Scan the records and identify every line in which the string "origin" occurs, then return those lines.

Items from a data source:
^^^^

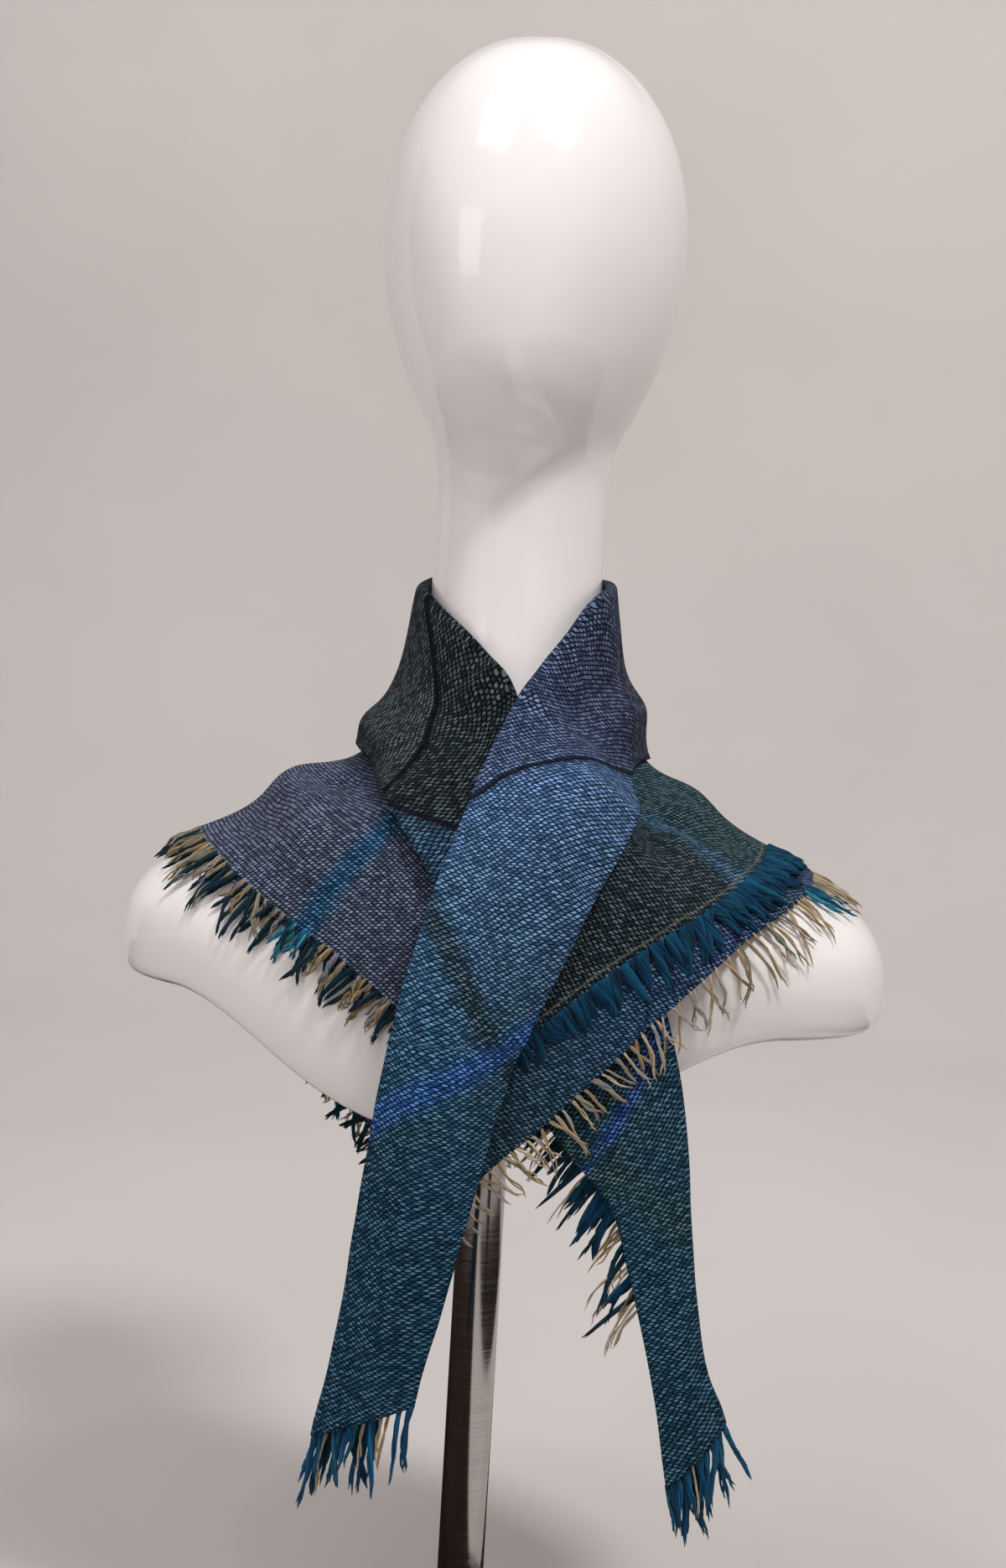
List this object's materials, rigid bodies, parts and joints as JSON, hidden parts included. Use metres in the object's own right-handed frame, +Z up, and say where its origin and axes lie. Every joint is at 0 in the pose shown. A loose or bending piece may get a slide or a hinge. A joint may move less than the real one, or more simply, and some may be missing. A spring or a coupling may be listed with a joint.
{
  "type": "square scarf on bust stand",
  "caption": "Fringed square wool scarf folded on the diagonal, worn with a turned-over collar and crossed ends on a head-and-shoulders bust on a pole and round base.",
  "frame": {"origin": "centre of the base plate's underside, on the pole's axis", "axes": "+Z up along the pole, -Y the way the bust faces, +X to the right as seen from the front"},
  "size_m": [0.407, 0.2638, 0.894],
  "materials": {
    "bust": "gloss white",
    "metal": "bright",
    "cloth": "woven wool plaid in blue and teal",
    "fringe": "loose wool yarn"
  },
  "bodies": {
    "root": {"bust": "bust", "pole": "metal", "base_plate": "metal", "cape_inner": "cloth", "cape_outer": "cloth", "under_end": "cloth", "collar": "cloth", "front_end": "cloth", "fringe_left_inner": "fringe", "fringe_left_outer": "fringe", "fringe_back_inner": "fringe", "fringe_back_outer": "fringe", "fringe_right_inner": "fringe", "fringe_right_outer": "fringe", "fringe_under_end_side": "fringe", "fringe_under_tip": "fringe", "fringe_under_tip_back": "fringe", "fringe_front_tip": "fringe", "fringe_front_tip_back": "fringe"}
  },
  "joints": []
}
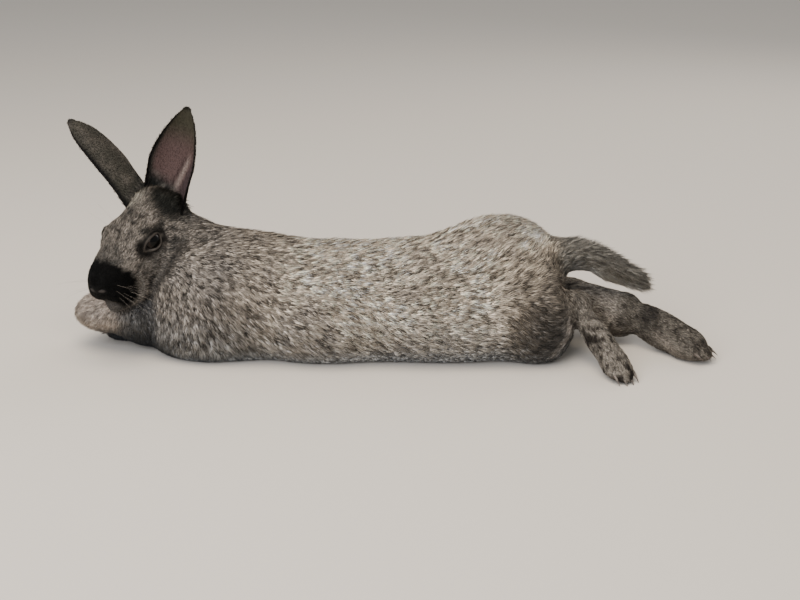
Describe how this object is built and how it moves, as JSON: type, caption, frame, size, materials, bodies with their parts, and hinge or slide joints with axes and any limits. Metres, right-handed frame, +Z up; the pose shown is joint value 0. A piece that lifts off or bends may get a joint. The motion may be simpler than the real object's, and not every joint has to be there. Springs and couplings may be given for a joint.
{
  "type": "rabbit lying stretched on its belly",
  "caption": "Life-size rabbit resting on its belly, head turned to one side with the chin on its dewlap, forelegs tucked under and hind feet kicked out behind; a still model.",
  "frame": {"origin": "on the floor, under the middle of the model's box", "axes": "+X from the nose end to the hind feet, -Y to the rabbit's left side, where it faces, +Z up"},
  "size_m": [0.5932, 0.188, 0.2245],
  "materials": {
    "coat": "dense silver-grey ticked fur over a blue-grey undercoat",
    "ear_coat": "very short dark fur, thin pinkish-brown skin inside",
    "pale_coat": "soft pale grey-beige fur of the dewlap",
    "eye": "wet dark brown eye with a near-black pupil",
    "claw": "smooth dark horn"
  },
  "bodies": {
    "root": {"claw_fore_left_1": "claw", "claw_fore_left_2": "claw", "claw_fore_left_3": "claw", "claw_fore_left_4": "claw", "claw_fore_right_1": "claw", "claw_fore_right_2": "claw", "claw_fore_right_3": "claw", "claw_fore_right_4": "claw", "claw_hind_left_1": "claw", "claw_hind_left_2": "claw", "claw_hind_left_3": "claw", "claw_hind_left_4": "claw", "claw_hind_right_1": "claw", "claw_hind_right_2": "claw", "claw_hind_right_3": "claw", "claw_hind_right_4": "claw", "dewlap": "pale_coat", "ear_left": "ear_coat", "ear_right": "ear_coat", "eye_left": "eye", "eye_right": "eye", "forearm_left": "coat", "forearm_right": "coat", "forepaw_left": "coat", "forepaw_right": "coat", "head": "coat", "hind_foot_left": "coat", "hind_foot_right": "coat", "neck": "coat", "shank_left": "coat", "shank_right": "coat", "tail": "coat", "thigh_left": "coat", "thigh_right": "coat", "trunk": "coat"}
  },
  "joints": []
}
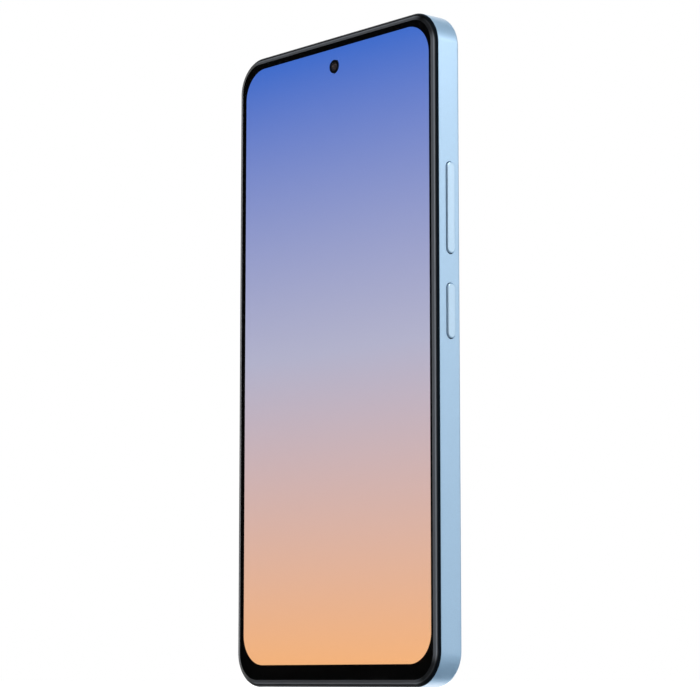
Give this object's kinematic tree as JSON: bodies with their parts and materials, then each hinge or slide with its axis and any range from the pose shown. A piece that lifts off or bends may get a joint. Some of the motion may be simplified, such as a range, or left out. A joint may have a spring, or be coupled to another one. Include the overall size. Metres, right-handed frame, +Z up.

^^^^

Solution to the exercise:
List this object's materials, rigid bodies, parts and joints as JSON, hidden parts included. Use metres in the object's own right-handed frame, +Z up, and say where its origin and axes lie. Every joint is at 0 in the pose shown. A loose or bending piece may get a slide or a hinge. A joint may move less than the real one, or more simply, and some may be missing. A spring or a coupling may be listed with a joint.
  "frame": {"origin": "centre of the base plate's underside, on the pole's axis", "axes": "+Z up along the pole, -Y the way the bust faces, +X to the right as seen from the front"},
  "frame": {"origin": "on the floor, under the middle of the model's box", "axes": "+X from the nose end to the hind feet, -Y to the rabbit's left side, where it faces, +Z up"},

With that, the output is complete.